I felt varieties of this same emotion when I left Jacksonville for the suburbs of Boston and Brandeis University. I loved college, but still, I felt different. Because while the people around me loved to go out, I preferred to stay in. Because I spent the first night of college surrounded by romance novels, and enjoyed it. Because I liked small groups instead of big parties, and small classes instead of big lecture halls. 

I was lucky, so amazingly lucky, to meet a group of friends who loved and accepted me for exactly who I was. Even if I was not sure exactly who I was. Or what it was that made me different. And we held hands and twirled our way through those crazy beautiful college days together. After college we all moved to New York together, and through grad school, first jobs, new jobs, engagements, weddings, babies, and more have remained the best of friends. 

But still, I didn't quite understand. I didn't understand why my first inclination was to think rather than act. I didn't understand why I left parties drained and exhausted, feeling like I could sleep for days. Why I preferred to stay in on Saturday night even when the boy who would later become my husband liked to go out. Why in three years of law school I never joined a study group, despite the dean's warning of certain failure without one. Why I spent the entire summer after law school graduation alone in my apartment studying for the bar exam, instead of joining all my classmates in the library.

All of these things felt so incredibly right to me, but so vastly different than everyone else.

And I struggled. Not all the time.  But sometimes I did. Because it seemed wrong to do what came naturally to me. What felt right and what felt comfortable. It seemed wrong for a long time. Until. 

Until one day about three years ago. I was home in Jacksonville for a visit when my mom insisted that we all take the Myers Briggs Type Indicator. So we did. I learned that I am what the test calls an "ISTJ"

Upon my return to New York, because I am a curious sort, I started to read on-line descriptions of my so-called personality profile.

And I had, what dear Oprah Winfrey would call an "Aha Moment." Because the websites were describing me. Me. Exactly how I feel. Exactly how I think. Exactly what I want.

It seems silly to say that these descriptions changed me, but they did. Because they validated the way I feel and think. They gave me the comfort and the strength to be myself. And they helped me understand exactly who I am. And that who I am is something to be celebrated and nurtured. 

I am an introvert. And so are many of you, because we are everywhere. I am quiet. I like the quiet. I often like to be alone. I prefer the company of close friends and family to a room full of strangers. I don't like conflict. I have to think before I can speak.
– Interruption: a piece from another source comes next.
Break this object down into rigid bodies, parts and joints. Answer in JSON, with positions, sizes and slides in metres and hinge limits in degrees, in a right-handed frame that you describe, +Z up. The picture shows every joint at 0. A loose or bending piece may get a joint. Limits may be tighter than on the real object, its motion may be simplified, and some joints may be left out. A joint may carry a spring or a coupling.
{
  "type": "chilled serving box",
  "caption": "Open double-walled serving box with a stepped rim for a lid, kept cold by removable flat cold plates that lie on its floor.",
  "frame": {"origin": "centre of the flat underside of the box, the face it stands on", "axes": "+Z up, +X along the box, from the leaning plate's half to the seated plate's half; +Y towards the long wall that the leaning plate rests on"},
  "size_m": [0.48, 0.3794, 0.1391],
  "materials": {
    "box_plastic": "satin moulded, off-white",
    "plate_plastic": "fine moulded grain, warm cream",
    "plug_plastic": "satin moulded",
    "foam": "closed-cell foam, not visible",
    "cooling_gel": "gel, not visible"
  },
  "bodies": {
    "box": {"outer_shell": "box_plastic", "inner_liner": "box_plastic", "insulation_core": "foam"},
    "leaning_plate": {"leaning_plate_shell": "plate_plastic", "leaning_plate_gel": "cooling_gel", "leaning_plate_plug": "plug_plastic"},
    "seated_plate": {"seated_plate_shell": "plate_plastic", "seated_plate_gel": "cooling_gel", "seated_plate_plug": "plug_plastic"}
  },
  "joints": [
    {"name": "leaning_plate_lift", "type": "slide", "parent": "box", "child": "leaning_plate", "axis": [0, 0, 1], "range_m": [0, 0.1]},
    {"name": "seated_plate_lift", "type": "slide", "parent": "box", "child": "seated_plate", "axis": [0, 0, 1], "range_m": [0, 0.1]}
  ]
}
I like low key schedules. After work I need to go home and recharge. I often work in rooms with the lights off. I like to work alone. I can read, alone, for hours at a time.

I am an optimist. This is me. And I am proud.
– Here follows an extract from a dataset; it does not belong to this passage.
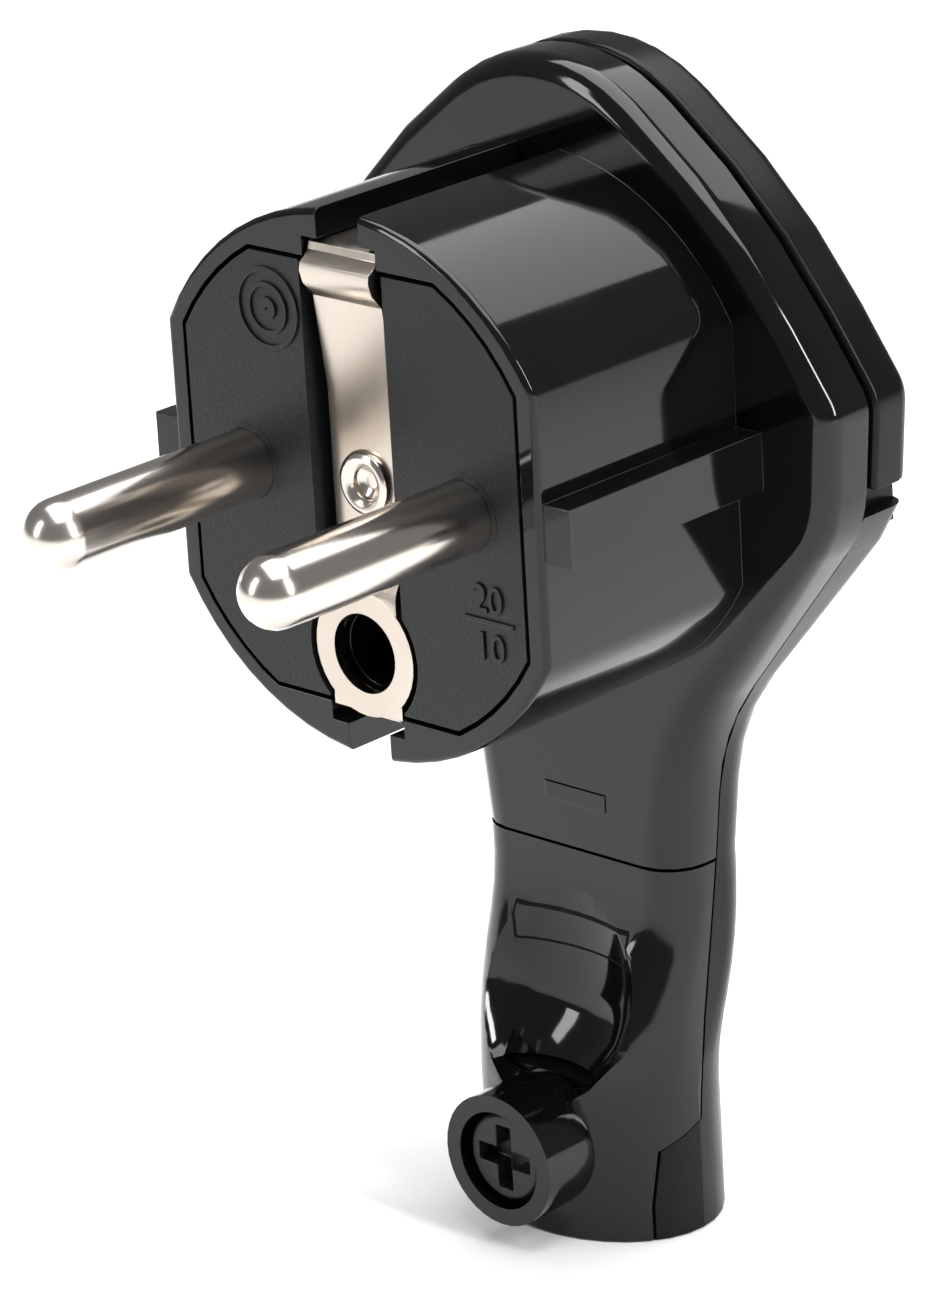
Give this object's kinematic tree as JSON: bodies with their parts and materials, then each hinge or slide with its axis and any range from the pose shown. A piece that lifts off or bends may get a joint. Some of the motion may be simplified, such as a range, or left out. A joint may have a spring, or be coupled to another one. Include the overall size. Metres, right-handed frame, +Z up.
{
  "type": "flat schuko plug",
  "caption": "Flat black mains plug with round pins, earth strap, screwed cord clamp in its stem and a fold-out pull handle behind the flange.",
  "frame": {"origin": "centre of the bounding box in plan, on the surface that the stem's foot stands on", "axes": "+Z up the plug from the cord inlet to the crown, -Y the way the pins point, X across the two pins"},
  "size_m": [0.0474, 0.0464, 0.0811],
  "materials": {
    "shell_gloss": "polished black moulding",
    "shell_semi_gloss": "semi-gloss black moulding",
    "insert_matt": "fine spark-eroded matt black moulding",
    "nickel": "bright nickel plate",
    "brass": "plain machined brass",
    "steel": "zinc-plated steel",
    "black_steel": "matt black oxide"
  },
  "bodies": {
    "plug": {"front_shell": "shell_gloss", "rear_shell": "shell_semi_gloss", "clamp_cover": "shell_gloss", "contact_carrier": "insert_matt", "pin_left": "nickel", "pin_right": "nickel", "earth_strap": "nickel", "strap_rivet": "nickel", "earth_sleeve": "shell_semi_gloss", "earth_spring": "nickel", "earth_terminal": "brass", "earth_terminal_screw": "steel", "terminal_screw_left": "steel", "terminal_screw_right": "steel", "cable_clamp": "steel", "clamp_screw": "black_steel", "clamp_nut": "steel", "shell_screw_left": "steel", "shell_screw_right": "steel"},
    "handle": {"pull_handle": "shell_semi_gloss"}
  },
  "joints": [
    {"name": "handle_fold", "type": "hinge", "parent": "plug", "child": "handle", "pos_m": [0, 0.02025, 0.05595], "axis": [-1, 0, 0], "range_deg": [0, 90]}
  ]
}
And I am lucky, so lucky, to have a family who embraces me. To have a husband who not only understands me, but who sees me. Who encourages me. Who helps me find my way. Who doesn't mind going it alone on a Saturday night when his wife decides to stay at home.

The past few years have been filled with a new kind of self-awareness. A deep understanding of who I am and where I fit. In my family. In my life. In my little piece of the word. And those years have also brought a keen insight into what I am meant to do.
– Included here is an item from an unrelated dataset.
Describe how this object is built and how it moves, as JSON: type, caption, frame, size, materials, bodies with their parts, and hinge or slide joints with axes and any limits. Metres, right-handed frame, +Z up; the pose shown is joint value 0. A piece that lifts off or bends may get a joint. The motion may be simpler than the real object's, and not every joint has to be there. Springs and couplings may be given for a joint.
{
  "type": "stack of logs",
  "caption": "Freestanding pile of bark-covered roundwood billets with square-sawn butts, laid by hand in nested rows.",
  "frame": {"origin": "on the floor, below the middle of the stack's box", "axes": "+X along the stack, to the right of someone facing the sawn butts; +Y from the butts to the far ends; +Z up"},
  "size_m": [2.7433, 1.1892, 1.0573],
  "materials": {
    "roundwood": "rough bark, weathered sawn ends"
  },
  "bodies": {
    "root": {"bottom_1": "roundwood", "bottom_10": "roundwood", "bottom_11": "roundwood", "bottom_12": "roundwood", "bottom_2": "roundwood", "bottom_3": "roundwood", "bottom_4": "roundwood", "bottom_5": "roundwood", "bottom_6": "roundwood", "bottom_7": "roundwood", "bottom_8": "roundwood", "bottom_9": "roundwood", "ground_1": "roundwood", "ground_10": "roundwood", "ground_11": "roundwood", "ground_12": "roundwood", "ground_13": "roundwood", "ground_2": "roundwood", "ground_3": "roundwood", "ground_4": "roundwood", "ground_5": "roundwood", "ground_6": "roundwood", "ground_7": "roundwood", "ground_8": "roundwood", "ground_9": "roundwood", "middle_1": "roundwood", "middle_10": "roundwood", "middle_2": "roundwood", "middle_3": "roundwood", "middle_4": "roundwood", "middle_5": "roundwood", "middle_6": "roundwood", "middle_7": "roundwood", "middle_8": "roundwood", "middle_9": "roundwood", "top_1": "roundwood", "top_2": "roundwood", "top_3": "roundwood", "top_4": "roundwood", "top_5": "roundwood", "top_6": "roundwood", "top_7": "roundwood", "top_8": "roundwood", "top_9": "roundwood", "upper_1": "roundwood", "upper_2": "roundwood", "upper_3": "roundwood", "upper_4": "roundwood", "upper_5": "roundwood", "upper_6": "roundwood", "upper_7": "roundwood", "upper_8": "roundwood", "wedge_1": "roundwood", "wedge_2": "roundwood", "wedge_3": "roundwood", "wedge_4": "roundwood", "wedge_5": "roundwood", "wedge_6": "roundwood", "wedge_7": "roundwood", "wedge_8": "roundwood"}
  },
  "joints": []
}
Only when I gave myself permission to be quiet did I discover a vast well of creativity within me. And a surprising need to share it. 

So in quiet rooms I read my books, write my words, spin my stories and share a piece of myself with you. And I am grateful. 

I am an introvert.

This is me.

And I am proud.


  1. I will admit that this was the first posting that I read from start to finish because unlike you, Brinn, it takes me longer to read things and I hadnt found the time before. All I gotta say is, you go girl! Three cheers to you following your dream of writing romance novels, or just continuing to write eloquently and in a very engaging way!

  2. I relate intensely to this, and also loved Susan Cain's book. My "I" is something that I've often experienced as a liability or a weakness, and learning that it has tremendous gifts was one of my favorite revelations in Quiet. xoxo

  3. I, too, am an introvert. There's a book called "Party of One: The Loners' Manifesto" by Anneli Rufus that had me saying, "This is ME," on almost every page. I recommend it.

  4. "I am an introvert.

    This is me.

    And I am proud."

    I can't tell you how much I love these words, and this post. So wonderful and real. And now I really can't wait to read this book.


  5. <3 I have yet to finish this book, but I have basically highlighted every page and been filled with kind of joy mixed with epiphany and comfort. The book was like reading about myself. I even had "needs to come out of her shell" in every report card, something mentioned in Quiet. I felt like hugging the book and wish it had existed when I was a child, so that people would have understood me better. It would have helped me know that the painfully shy, intellectually mature, too sensitive wierdo (me) was not to weird after all, that I was an amazing person who merely fit "introvert" and "over reactive" to a T. That it would all be okay.

    I enjoyed your post and will read it again, and will now go try and finish Quiet!

    We are normal and awesome afterall, and we don't need a pep rally to tell us so

  6. I thought I had commented here already, but I guess not. Yet another thing we have in common! I wrote about introversion on Monday in conjunction with the HS launch. Beautiful piece.